Thomas: Anyone who's living in a house or an appartement has a key to their home. So, you're not really unarmed. Many of us are using a belt to keep their pants up or have a pen in their jacket. Women usually have a handbag with them when they leave the house. So, once again, you're not really unarmed. Finally, when I really don't have the slightest thing on me, I'm still with my own two hands.

WTW: Is Grandmaster Bill still working on the development of Escrima or did he pass this responsibility on to the two of you?

Bernd: Both. Master Bill is absolutely motivated and active. If Escrima would stop evolving, it would be a dead system. He's continuing to work on Escrima, but he's incorporating both of us heavily. He knows that there's things that I can do and Thomas can't and the other way round. We're working something out, then we present it to him. Master Bill is testing those things with and on us. Once he's content with it, we're introducing it.
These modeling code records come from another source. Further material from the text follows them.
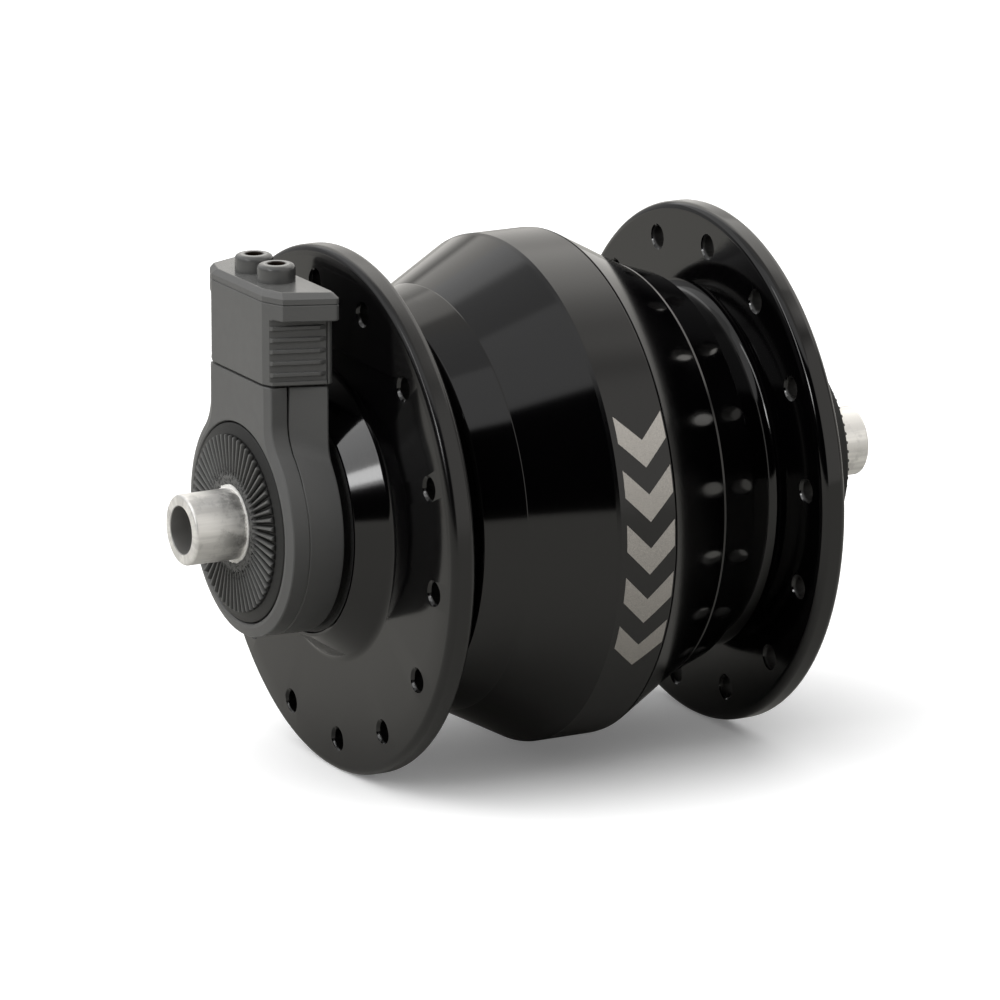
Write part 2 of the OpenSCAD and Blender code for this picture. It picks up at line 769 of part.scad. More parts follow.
module plug_body() {
    color("#525252") difference() {
        union() {
            translate([0, 0, plug_bottom]) linear_extrude(cap_joint - plug_bottom)
                polygon(plug_plan(plug_front_half, plug_side_half, plug_side_y, plug_back_half, 0));
            translate([0, 0, ledge_bottom]) linear_extrude(cap_joint - ledge_bottom)
                polygon(ledge_plan(0));
        }
        grip(1);
        grip(-1);
        for (s = [-1, 1]) {
            translate([s * contact_x - blade_w / 2 - sleeve_t - slide_gap,
                       contact_y - blade_t / 2 - sleeve_t - slide_gap, plug_bottom - 1])
                cube([blade_w + 2 * (sleeve_t + slide_gap), blade_t + 2 * (sleeve_t + slide_gap),
                      blade_top + 0.6 - plug_bottom + 1]);
            translate([s * contact_x, contact_y, blade_top])
                cylinder(r = wire_hole_d / 2 + 0.5, h = big, $fn = 32);
            translate([s * leg_x - leg_w / 2 - 0.1, contact_y + 1 - leg_d / 2 - 0.1, cap_joint - leg_l - 0.2])
                cube([leg_w + 0.2, leg_d + 0.2, big]);
        }
    }
}

module plug_terminals() {
    color("gold") for (s = [-1, 1]) translate([s * contact_x, contact_y, 0]) difference() {
        translate([-blade_w / 2 - sleeve_t, -blade_t / 2 - sleeve_t, plug_bottom + 0.3])
            cube([blade_w + 2 * sleeve_t, blade_t + 2 * sleeve_t, blade_top + 0.5 - plug_bottom - 0.3]);
        translate([-blade_w / 2 - slide_gap, -blade_t / 2 - slide_gap, plug_bottom - 1])
            cube([blade_w + 2 * slide_gap, blade_t + 2 * slide_gap, blade_top + 0.2 - plug_bottom + 1]);
    }
}

module plug_cap() {
    heights = [cap_top, cap_joint + cap_side, cap_joint];
    inset = [cap_inset, 0, 0];
    color("#5a5a5a") difference() {
        union() {
            loft([for (i = [0 : 2]) [for (p = ledge_plan(inset[i])) [p[0], p[1], heights[i]]]]);
            for (s = [-1, 1]) {
                translate([s * contact_x, contact_y, 0]) rotate_extrude($fn = 48)
                    polygon(softened([
                        [0, cap_top - 0.3, 0], [outlet_d / 2, cap_top - 0.3, 0],
                        [outlet_d / 2 - 0.08, outlet_top, 0.5], [0, outlet_top, 0]
                    ]));
                translate([s * leg_x - leg_w / 2, contact_y + 1 - leg_d / 2, cap_joint - leg_l])
                    cube([leg_w, leg_d, leg_l + 0.2]);
            }
        }
        for (s = [-1, 1]) translate([s * contact_x, contact_y, cap_joint - 1])
            cylinder(r = wire_hole_d / 2, h = big, $fn = 48);
    }
}

axle();
left_locknut();
right_locknut();
connector_front();
connector_back();
contact_pins();
lead_wires();
stator_sleeve();
left_claw_plate();
right_claw_plate();
coil_bobbin();
coil_winding();
left_stator_nut();
right_stator_nut();
left_inner_spacer();
right_inner_spacer();
left_outer_spacer();
right_outer_spacer();
left_bearing_inner_ring();
right_bearing_inner_ring();
left_hub_shell();
right_hub_shell();
flux_ring();
magnet_ring();
shell_o_ring();
left_bearing_outer_ring();
right_bearing_outer_ring();
left_bearing_shields();
right_bearing_shields();
left_dust_seal();
right_dust_cap();
left_balls();
left_ball_cage();
right_balls();
right_ball_cage();
plug_body();
plug_terminals();
plug_cap();
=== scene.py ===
"""Looks of a bicycle dynamo hub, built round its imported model.

The hub's axle lies along Y, the connector is at -Y and its plug points up. Sizes are in metres.
"""

import json
import math

import bmesh
import bpy
from bpy.props import FloatProperty, FloatVectorProperty, IntProperty, PointerProperty
from mathutils import Matrix, Vector, noise


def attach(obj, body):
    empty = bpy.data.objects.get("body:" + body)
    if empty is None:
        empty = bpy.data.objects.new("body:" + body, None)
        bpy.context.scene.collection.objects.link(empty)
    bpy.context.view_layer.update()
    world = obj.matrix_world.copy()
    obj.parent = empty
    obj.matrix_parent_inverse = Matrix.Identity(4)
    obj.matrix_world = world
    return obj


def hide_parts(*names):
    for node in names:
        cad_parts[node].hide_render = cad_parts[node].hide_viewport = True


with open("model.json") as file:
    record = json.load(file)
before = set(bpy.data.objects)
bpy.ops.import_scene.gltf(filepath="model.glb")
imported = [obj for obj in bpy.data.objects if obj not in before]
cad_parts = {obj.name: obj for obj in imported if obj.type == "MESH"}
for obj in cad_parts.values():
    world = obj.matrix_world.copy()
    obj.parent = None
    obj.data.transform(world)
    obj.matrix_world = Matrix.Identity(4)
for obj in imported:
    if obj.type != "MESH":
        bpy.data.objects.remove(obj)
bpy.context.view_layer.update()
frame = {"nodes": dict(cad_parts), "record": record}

bl_info = {
    "name": "Dynamo hub looks",
    "version": (1, 0, 0),
    "blender": (4, 5, 0),
    "location": "View3D > Sidebar > Hub",
    "description": "Builds the visible pieces, the finishes and the studio of a dynamo hub",
    "category": "Add Mesh",
}

MM = 0.001
# Steps of one turn round the axle
SHELL_STEPS = 288
RING_STEPS = 160
AXLE_STEPS = 128
EDGE_STEPS = 720
SPACER_STEPS = 96
PIN_STEPS = 40
STEPS_PER_RIDGE = 10
AXIS = (0, 1, 0)
CENTRE = (0, 0, 0)
PHOTO_SIDE = 1000
SENSOR = 36
SHARP = math.radians(28)
RAGGED = math.radians(50)
CREASE = math.radians(20)


def length(name, description, millimetres):
    """A size that the panel shows, given here in millimetres."""
    return FloatProperty(
        name=name, description=description, default=millimetres * MM,
        subtype="DISTANCE", unit="LENGTH",
    )


def colour(name, description, red, green, blue):
    """A colour that the panel shows, in linear light."""
    return FloatVectorProperty(
        name=name, description=description, default=(red, green, blue),
        subtype="COLOR", min=0, max=1,
    )


def turning(name, description, degrees):
    """A turn that the panel shows, given here in degrees."""
    return FloatProperty(
        name=name, description=description, default=math.radians(degrees),
        subtype="ANGLE", unit="ROTATION",
    )


def number(name, description, default, least):
    """A number of like things that the panel shows."""
    return IntProperty(name=name, description=description, default=default, min=least)


class HubSizes(bpy.types.PropertyGroup):
    """Sizes of the hub's two shells"""

    flange_r: length("Flange radius", "Radius of a spoke flange", 33.3)
    flange_in: length("Flange inside", "From the hub's middle to a flange's inner face", 24.25)
    flange_out: length("Flange outside", "From the hub's middle to a flange's outer face", 27.95)
    flange_fall: length("Flange fall", "Fall of a flange's outer face towards its rim", 0.42)
    hole_circle_r: length("Hole circle radius", "Radius of the circle of spoke holes", 29)
    hole_r: length("Spoke hole radius", "Radius of a spoke hole", 1.3)
    hole_sink: length("Countersink", "Depth and width of a spoke hole's countersink", 0.35)
    hole_count: number("Spoke holes", "Holes in one flange", 14, 8)
    hole_turn: turning("First hole", "Turn of the left flange's first hole", 18.3)
    band_r: length("Band radius", "Radius of the band round the drum", 32.2)
    band_edge: length("Band edge", "From the hub's middle to the band's left edge", 3.75)
    seam: length("Seam", "From the hub's middle to the seam of the shells", 3.95)
    drum_end_r: length("Drum end radius", "Radius where the drum's cone ends", 26.9)
    cone_end: length("Cone end", "From the hub's middle to the end of the cone", 13.75)
    drum_half: length("Drum half width", "From the hub's middle to the drum's end wall", 19.2)
    shoulder_fall: length("Shoulder fall", "Fall of the drum's radius along its shoulder", 1.85)
    neck_r: length("Neck radius", "Radius of the neck between drum and flange", 22)
    boss_root_r: length("Boss root radius", "Radius of the boss at the flange", 18.45)
    boss_tip_r: length("Boss tip radius", "Radius of the boss at its tip", 15.25)
    boss_end: length("Boss end", "From the hub's middle to the tip of the boss", 31.7)
    seal_r: length("Seal radius", "Radius of the seat for the seal", 14.9)
    bearing_r: length("Bearing radius", "Radius of the bearing's seat", 14)
    bearing_in: length("Bearing inside", "From the hub's middle to the bearing's inner side", 19)
    bearing_out: length("Bearing outside", "From the hub's middle to the bearing's outer side", 27)
    cavity_r: length("Cavity radius", "Radius of the space at the generator's ends", 24.9)
    cavity_end: length("Cavity end", "From the hub's middle to the cavity's end wall", 14.8)
    flux_r: length("Flux ring seat", "Radius of the flux ring's seat", 28.43)
    flux_half: length("Flux seat half width", "Half width of the flux ring's seat", 8)


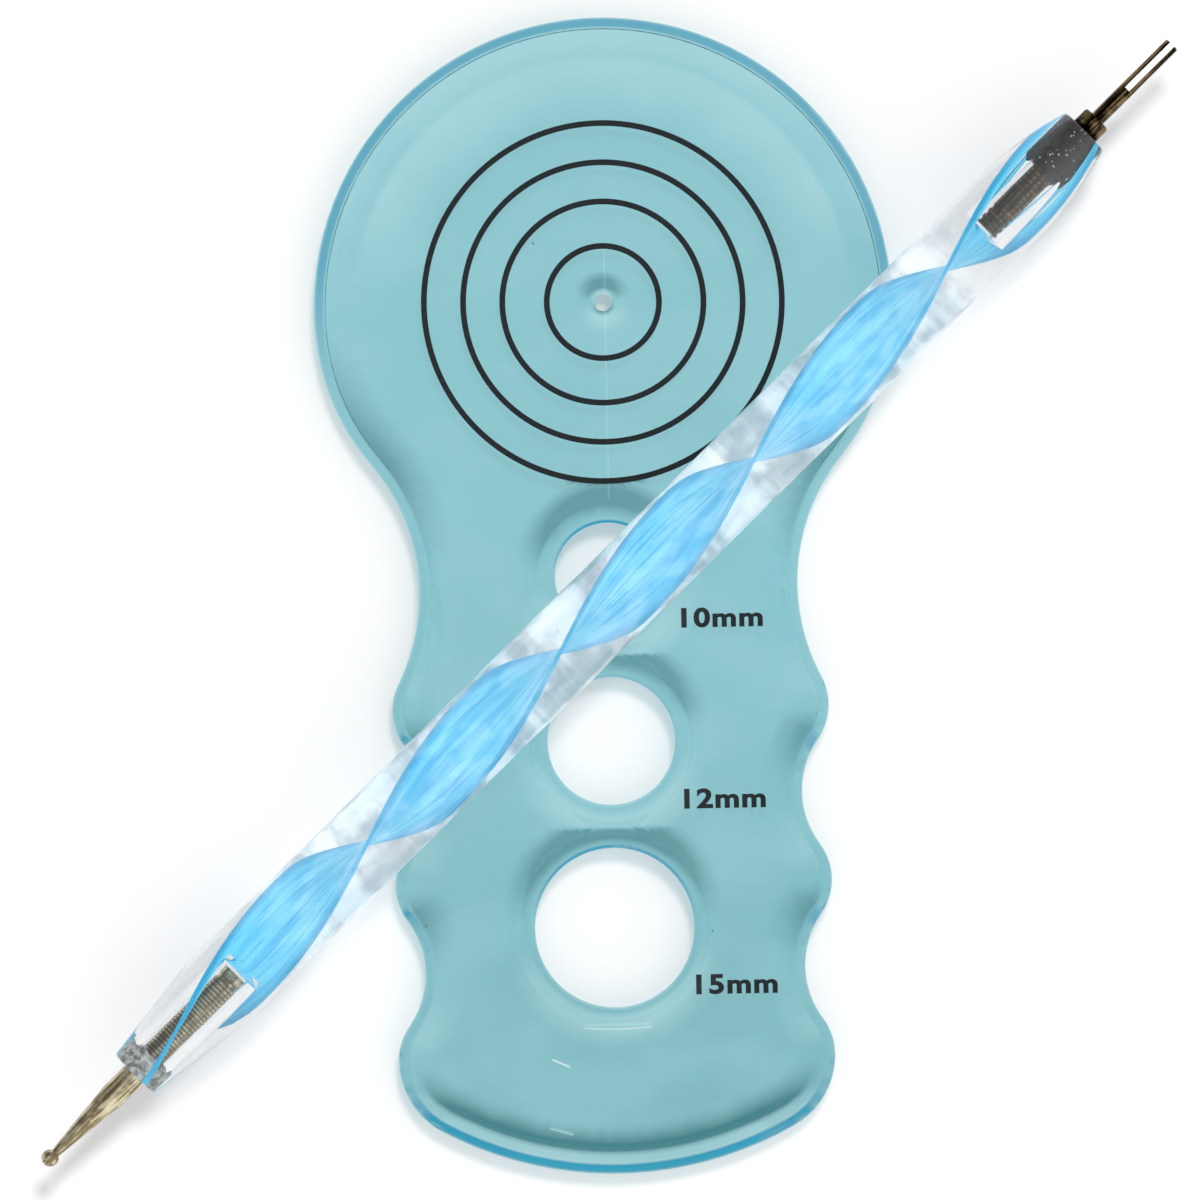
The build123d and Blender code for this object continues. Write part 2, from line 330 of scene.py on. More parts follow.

Thomas: Having said all that, we must not forget that everything that we test, everything we're trying to introduce, we have learnt from him. It's nothing that we came up with, it's always something he had shown us at one point in the past. We just pick these things up, analyse them and try to enhance them. That's an important point. Everything we use is from Grandmaster Bill Newman. And he's using things from his teachers etc. Every fight has been fought, we do not reinvent the wheel. You just have to be lucky to get things explained by someone who has understood it and knows how to pass this knowlege on. Someone who is able to explain this wheel to you. Once you have succeeded in doing so, it doesn't matter what you do. All things are alike. If you believe there's this rock-hard, massive block or a giant collission of two bodies, think again. Escrima can be soft as well. 100 percent.

WTW: Many thanks for this sincere interview and I really hope we all will have much fun with Escrima, many more years.

Bernd und Thomas: We will, rest assured.